Omer Asim: Reclaiming Identity Through Fashion and the Forgotten

Straddling the worlds of craft and culture, the label’s garments serve as memory, not merchandise

Text Farah Ibrahim

Omer Asim has a method for understanding this human life. The label’s co-creative directors Omer Asim and Maya Antoun make garments and objects to process, in truth, the transience of this delicate existence. Their practice begins long before silhouette or style. It begins in the abstract: in thought, ritual, memory, and the emotional sediment of leaving one home and building another. 

Trained in adjacent disciplines and Sudanese in origin, both Asim and Antoun treat design as inquiry into being. The former, trained originally in architecture and later in psychoanalysis, passed through Savile Row and Vivienne Westwood before building his own practice. The latter, meanwhile, is a jewellery maker who refined her craft at Central Saint Martins. Together, they explore the space where form, anthropology, ritual, structure, and the psychology of adornment meet. 

“We began as children in Khartoum creating in the way all children do and moved to the UK as young adults, leaving behind a country in a tumultuous political and socioeconomic state,” they share. “Creation became a method of survival, a way to process displacement, memory, and the emotional weight of departure. Through our work, we articulate how we experience and make sense of our transient existence.”

This sense of transience shapes the silhouette of the brand itself. The aesthetic is restrained, sculptural, monastic, and gently ancestral. Their shapes feel organic rather than designed, as if discovered in the strata between the ancient and the future. Their reference points come from Sudanese and pre-modern concepts of dress and beauty: rituals, care systems, and methods that existed long before industrial fashion. These are not used nostalgically but reconfigured: “These cultural ideations are channelled into alternative formations to make-design garments and objects astride heritage and dynamism, a regressive future.”

The phrase “a regressive future” frames the great paradox that defines their mission. They move forward by turning to look back, examining what fashion has left behind, industrialised, or forgotten altogether. They are also fascinated by the space before an object becomes whole. “The starting point can vary from a piece of fabric, garment or object we have made previously that becomes a catalyst to explore its potential further,” they say. “We have a strong interest in the practices of making. What is discarded and/or concealed during the progression of making holds a very active and attractive space for us.”

It is a philosophy that prioritises process over product. “We aim to facilitate a dialogue around contemporary cultural ideations in relation to media consumption, dress, mind, and body.” Omer Asim pieces are treated not as things to purchase, but as artefacts that ask the wearer to consider what we choose to inherit, perform, and put on our bodies. “Our purpose is to create considered cultural projects to substantiate the brand’s proposition of its garments and objects as contemporary cultural artefacts, moving away from the capitalist approach to art.”
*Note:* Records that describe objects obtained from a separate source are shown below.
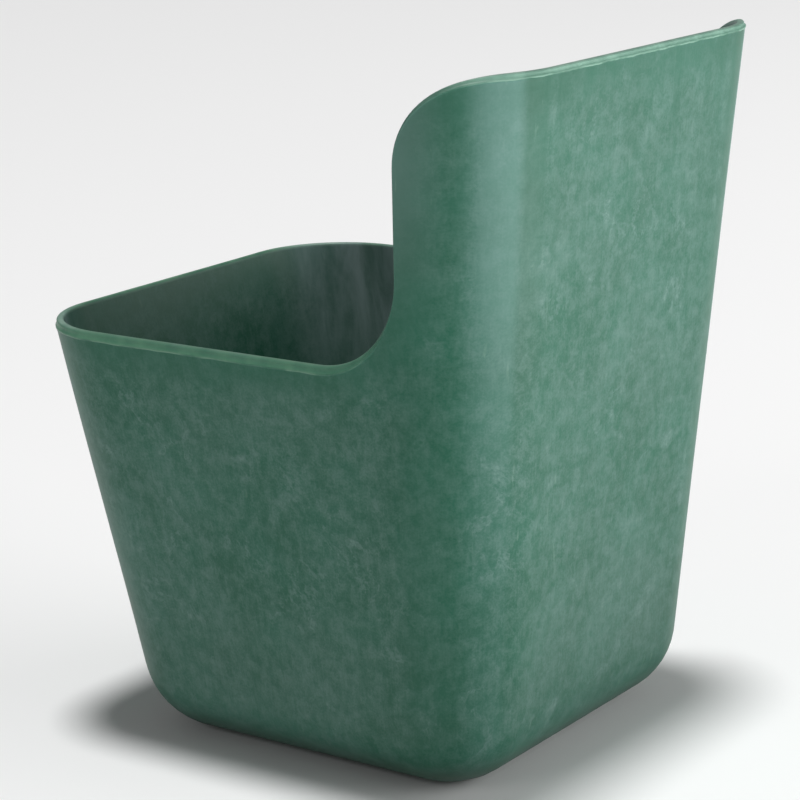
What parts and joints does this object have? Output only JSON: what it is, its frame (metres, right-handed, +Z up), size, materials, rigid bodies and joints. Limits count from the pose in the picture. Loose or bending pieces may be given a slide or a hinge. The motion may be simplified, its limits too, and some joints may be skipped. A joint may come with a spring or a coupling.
{
  "type": "feed bucket",
  "caption": "Tapered square rubber feed bucket with rounded corners, a low front rim and a high back panel that wraps round the rear corners.",
  "frame": {"origin": "centre of the flat underside, midway between the planes of opposite walls at the ground", "axes": "+Z up; -Y towards the low front rim, +Y towards the high back panel; +X across the bucket"},
  "size_m": [0.3138, 0.3428, 0.41],
  "materials": {
    "green_rubber": "satin, with a pale mottled bloom"
  },
  "bodies": {
    "root": {"bucket_shell": "green_rubber"}
  },
  "joints": []
}
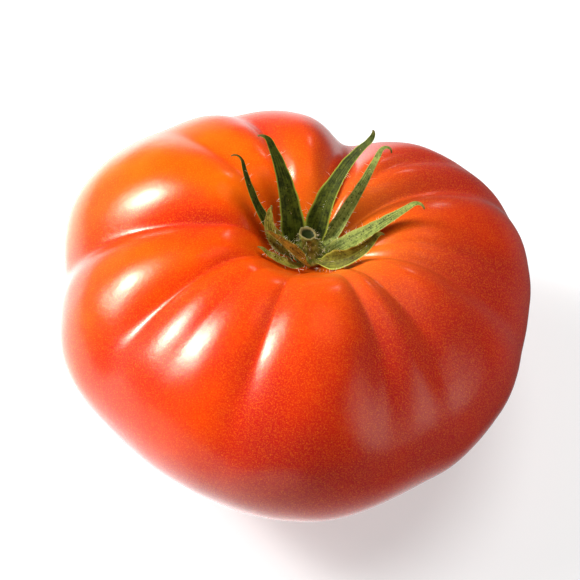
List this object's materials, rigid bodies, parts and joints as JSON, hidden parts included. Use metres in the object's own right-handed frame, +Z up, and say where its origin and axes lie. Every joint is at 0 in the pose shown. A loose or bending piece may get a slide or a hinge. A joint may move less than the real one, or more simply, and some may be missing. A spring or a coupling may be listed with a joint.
{
  "type": "tomato",
  "caption": "Ribbed beefsteak tomato with a deep stem hollow, a cut stalk and curling green sepals, resting on a small flat spot underneath.",
  "frame": {"origin": "on the surface the tomato rests on, under the middle of its bounding box", "axes": "+Z up, from the blossom end to the stem; +X to the right of the view that shows the withered sepals in front on the left; +Y away from that view, towards the deep cleft"},
  "size_m": [0.094, 0.0974, 0.066],
  "materials": {
    "fruit_skin": "glossy waxy red-orange tomato skin",
    "stalk_green": "matt hairy olive-green stalk with a dry tan cut end",
    "sepal_dark_green": "matt dark green leaf with a paler rim",
    "sepal_pale_green": "matt pale green leaf with dark flecks",
    "sepal_olive": "matt olive leaf with a brown flush",
    "sepal_brown": "dry brown withered leaf",
    "sepal_straw": "dry yellow-green withered leaf"
  },
  "bodies": {
    "root": {"fruit": "fruit_skin", "stem_stub": "stalk_green", "sepal_left_slender": "sepal_dark_green", "sepal_back_broad": "sepal_dark_green", "sepal_back_long": "sepal_dark_green", "sepal_right_narrow": "sepal_pale_green", "sepal_right_flecked": "sepal_pale_green", "sepal_front_short": "sepal_olive", "sepal_withered_brown": "sepal_brown", "sepal_withered_curled": "sepal_straw", "sepal_front_left_small": "sepal_straw"}
  },
  "joints": []
}
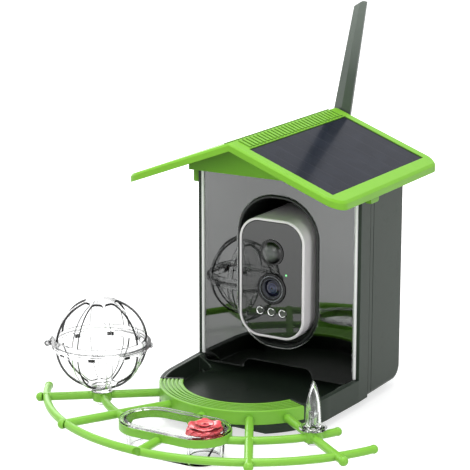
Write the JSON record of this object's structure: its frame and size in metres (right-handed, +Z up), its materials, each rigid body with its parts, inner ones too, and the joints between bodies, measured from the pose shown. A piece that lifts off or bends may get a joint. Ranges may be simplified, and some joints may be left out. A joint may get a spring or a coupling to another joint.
{
  "type": "smart bird feeder",
  "caption": "Bird feeder house with a pull-out camera, solar roof that lifts off, seed tray, rod perch, hinged ball cage, nectar cup, fruit spike and tilting antenna.",
  "frame": {"origin": "mouth of the threaded insert, in the bottom face of the mounting plate that the feeder stands on", "axes": "+X to the feeder's right side as seen from the front, +Y to the back, +Z up; the window and the camera face -Y"},
  "size_m": [0.277, 0.2994, 0.2937],
  "materials": {
    "shell_plastic": "fine matt",
    "liner_plastic": "fine matt",
    "clear_window": "clear gloss",
    "rail_plastic": "satin white",
    "pod_plastic": "satin",
    "green_roof": "satin",
    "green_perch": "satin",
    "steel": "plain",
    "brass": "turned",
    "solar_glass": "dark clear gloss",
    "solar_cell": "dark blue-black",
    "seal_rubber": "matt",
    "camera_white": "satin white",
    "camera_dark": "gloss dark grey",
    "sensor_dome": "translucent dark",
    "lens_black": "gloss black",
    "trim_silver": "bright",
    "lens_glass": "coated",
    "lamp_glass": "gloss",
    "light_green": "lit",
    "board_green": "printed board",
    "cell_wrap": "shrink wrap",
    "holder_plastic": "matt",
    "antenna_plastic": "satin",
    "clear_plastic": "clear gloss",
    "flower_red": "gloss"
  },
  "bodies": {
    "house": {"rear_shell": "shell_plastic", "front_frame": "shell_plastic", "seed_liner": "liner_plastic", "window": "clear_window", "window_rails": "rail_plastic", "camera_pod": "pod_plastic", "camera_cradle": "pod_plastic", "perch": "green_perch", "perch_screws": "steel", "mounting_plate": "shell_plastic", "threaded_insert": "brass", "base_screws": "steel", "pod_screws": "steel", "antenna_socket": "brass", "antenna_nut": "steel"},
    "roof": {"roof_shell": "green_roof", "solar_cover": "solar_glass", "solar_cells": "solar_cell", "solar_seal": "seal_rubber", "lead_grommet": "seal_rubber"},
    "camera": {"camera_body": "camera_white", "camera_face": "camera_dark", "camera_back": "camera_white", "pir_lens": "sensor_dome", "lens_ring": "lens_black", "lens_trim": "trim_silver", "lens_barrel": "lens_black", "lens_glass": "lens_glass", "ir_lenses": "lamp_glass", "status_light": "light_green", "camera_board": "board_green", "battery_cells": "cell_wrap", "battery_holder": "holder_plastic", "camera_screws": "steel", "charge_port": "steel"},
    "button": {"power_button": "seal_rubber"},
    "flap": {"port_flap": "seal_rubber"},
    "antenna_elbow": {"antenna_base": "antenna_plastic"},
    "antenna_arm": {"antenna_pin": "steel", "antenna_blade": "antenna_plastic"},
    "cage_bottom": {"cage_lower": "clear_plastic", "cage_pin": "steel"},
    "cage_lid": {"cage_upper": "clear_plastic"},
    "cup": {"nectar_cup": "clear_plastic"},
    "flower": {"flower_cap": "flower_red"},
    "spike": {"fruit_spike": "clear_plastic"}
  },
  "joints": [
    {"name": "roof_lift", "type": "slide", "parent": "house", "child": "roof", "axis": [0, 0, 1], "range_m": [0, 0.12]},
    {"name": "camera_slide", "type": "slide", "parent": "house", "child": "camera", "axis": [0, -1, 0], "range_m": [0, 0.07]},
    {"name": "button_press", "type": "slide", "parent": "camera", "child": "button", "axis": [0, -1, 0], "range_m": [0, 0.0008], "stiffness_N_per_m": 500},
    {"name": "flap_hinge", "type": "hinge", "parent": "camera", "child": "flap", "pos_m": [0, 0.0112, 0.0536], "axis": [-1, 0, 0], "range_deg": [0, 100]},
    {"name": "cage_lift", "type": "slide", "parent": "house", "child": "cage_bottom", "axis": [0, 0, 1], "range_m": [0, 0.03]},
    {"name": "cage_open", "type": "hinge", "parent": "cage_bottom", "child": "cage_lid", "pos_m": [-0.12351, -0.16054, 0.0574], "axis": [0.3827, -0.9239, 0], "range_deg": [0, 110]},
    {"name": "cup_lift", "type": "slide", "parent": "house", "child": "cup", "axis": [0, 0, 1], "range_m": [0, 0.04]},
    {"name": "flower_lift", "type": "slide", "parent": "cup", "child": "flower", "axis": [0, 0, 1], "range_m": [0, 0.02]},
    {"name": "spike_lift", "type": "slide", "parent": "house", "child": "spike", "axis": [0, 0, 1], "range_m": [0, 0.02]},
    {"name": "antenna_swivel", "type": "hinge", "parent": "house", "child": "antenna_elbow", "pos_m": [0, 0.047, 0.19], "axis": [0, 1, 0], "range_deg": [-99.65, 80.35]},
    {"name": "antenna_tilt", "type": "hinge", "parent": "antenna_elbow", "child": "antenna_arm", "pos_m": [0, 0.062, 0.19], "axis": [-0.9859, 0, 0.1676], "range_deg": [0, 90]}
  ]
}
Asim and Antoun’s most recent projects show their practice expanding far beyond fashion into installation, scent, and collaborative spatial work. “We’ve been fortunate to create an exciting series of work collaborating with incredible artists,” they say. It began with a collaboration with artist Scarlett Rouge, evolved into an olfactory experience with master perfumer Sileno Cheloni, and took new form in a site-specific installation with silversmith David Clarke during Milan Fashion Week 2025. “We hope to continue with the next iteration of these site-specific manifestations; revealing new and renewed collaborations.”